A “hands-on” academic

Annette Sprung sees her academic work strongly tied with practice. Her research is mostly applied and in some cases participatory action research. In many projects she works together with stakeholders and decision-makers of adult education, but also with the people who are directly concerned by the research topics, such as migrants. For her, this has proved most fruitful and reflects a central claim of critical migration research: to give space to self-representation of minorised groups and to make them an active part of the knowledge production.

– One of our last projects, to give an example, analysed the access of migrant professionals to jobs in adult education. We studied how institutions deal with diversity and discrimination in general. Many experts were involved already in the analysis but also as co-researchers in participatory research workshops.
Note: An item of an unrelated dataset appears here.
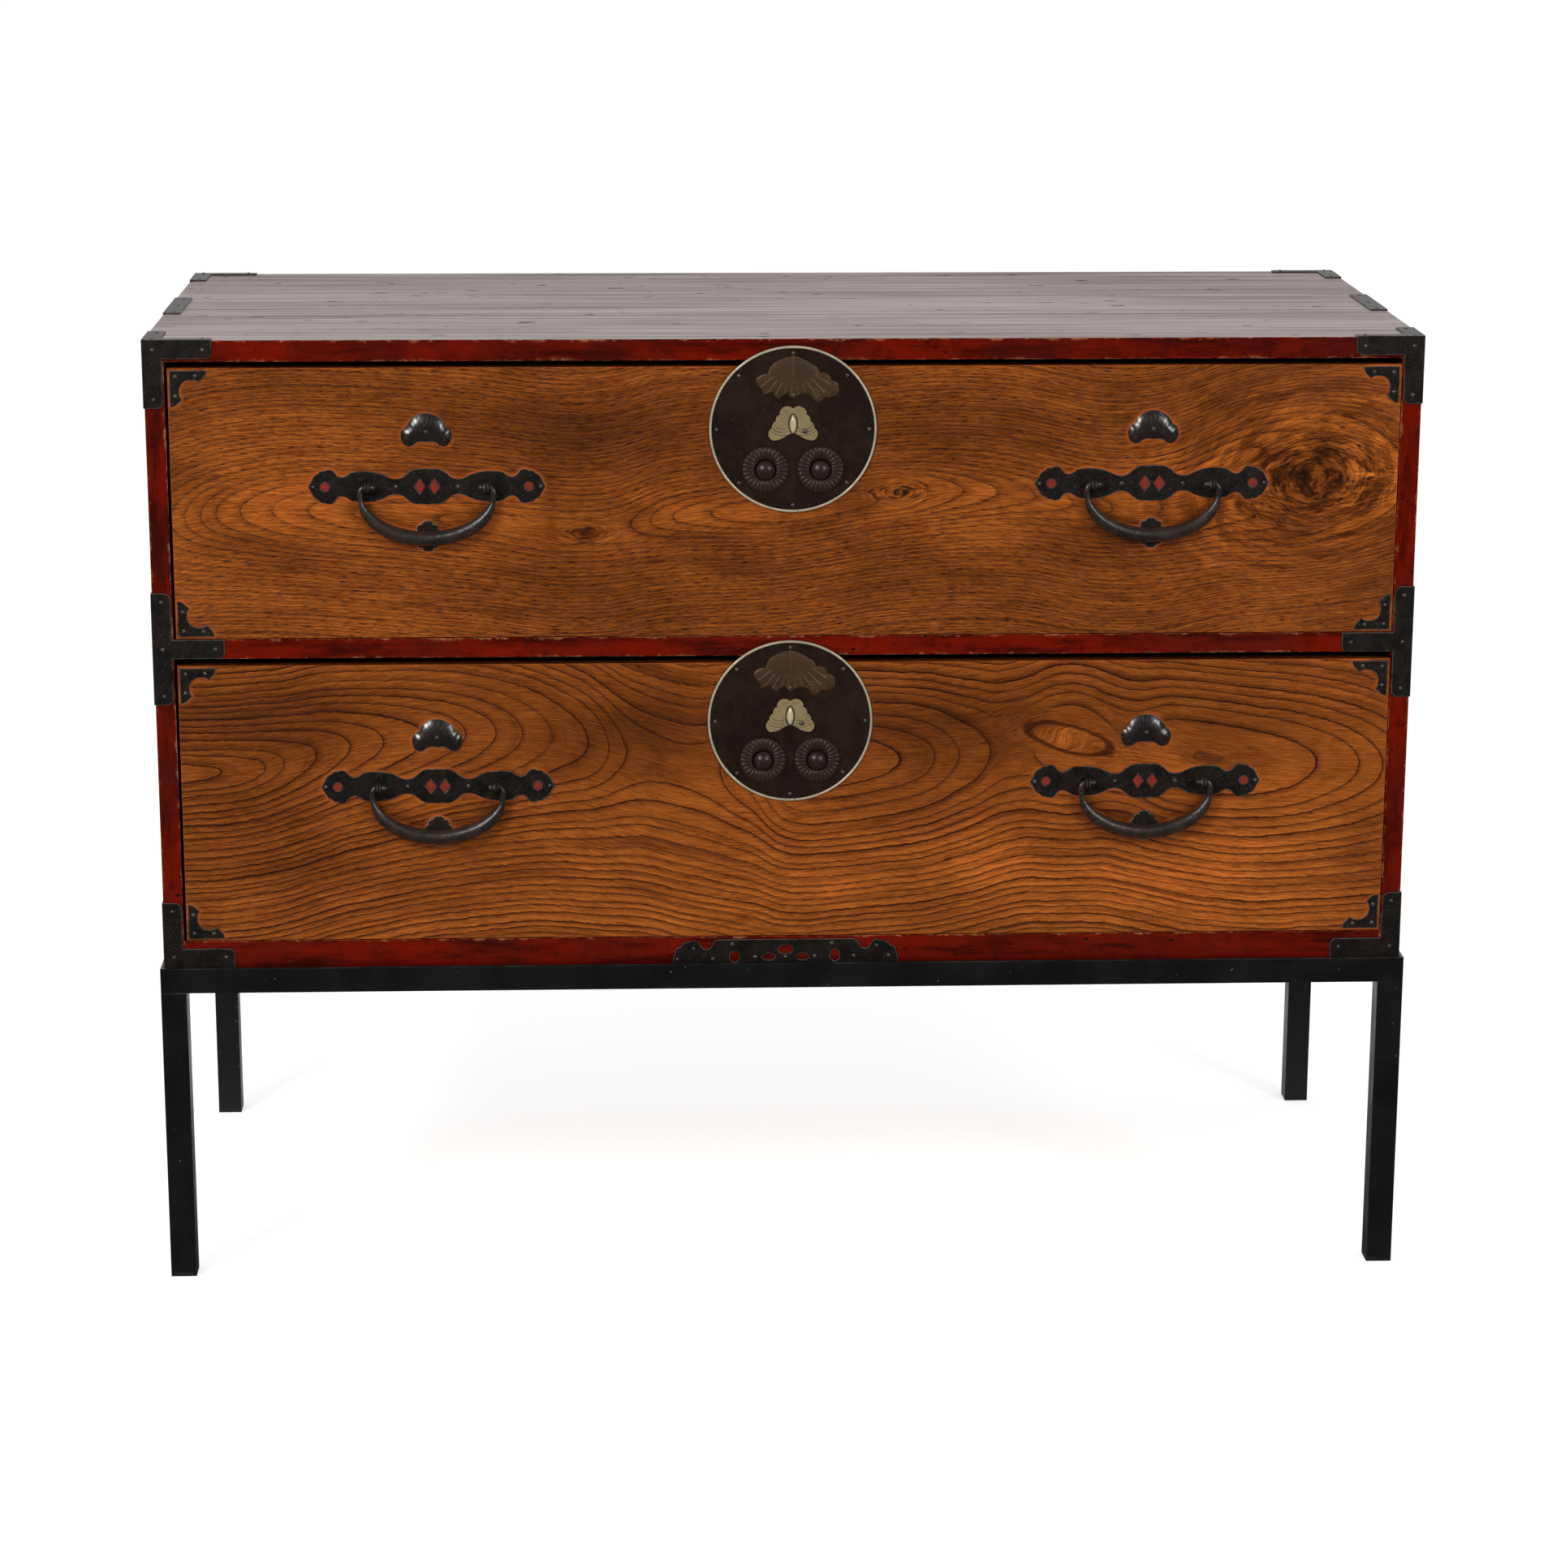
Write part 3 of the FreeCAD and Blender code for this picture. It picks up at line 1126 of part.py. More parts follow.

Finally we developed – together with those stakeholders – ‘guidelines for adult education in migration societies’. These guidelines will be spread, discussed and implemented now.

Annette Sprung

  • was born in 1968;
  • studied social work and (adult) education and has been active in social work, in adult education (training and management) and in research;
  • works currently  at the University of Graz/Austria – Department of Educational Sciences/ Adult Education;
  • focuses on adult education in migration societies, racism, diversity, social inequality and civic education is part of several scientific and professional networks and committees, amongst them the ESREA Network on Migration, Transnationalism and Racisms.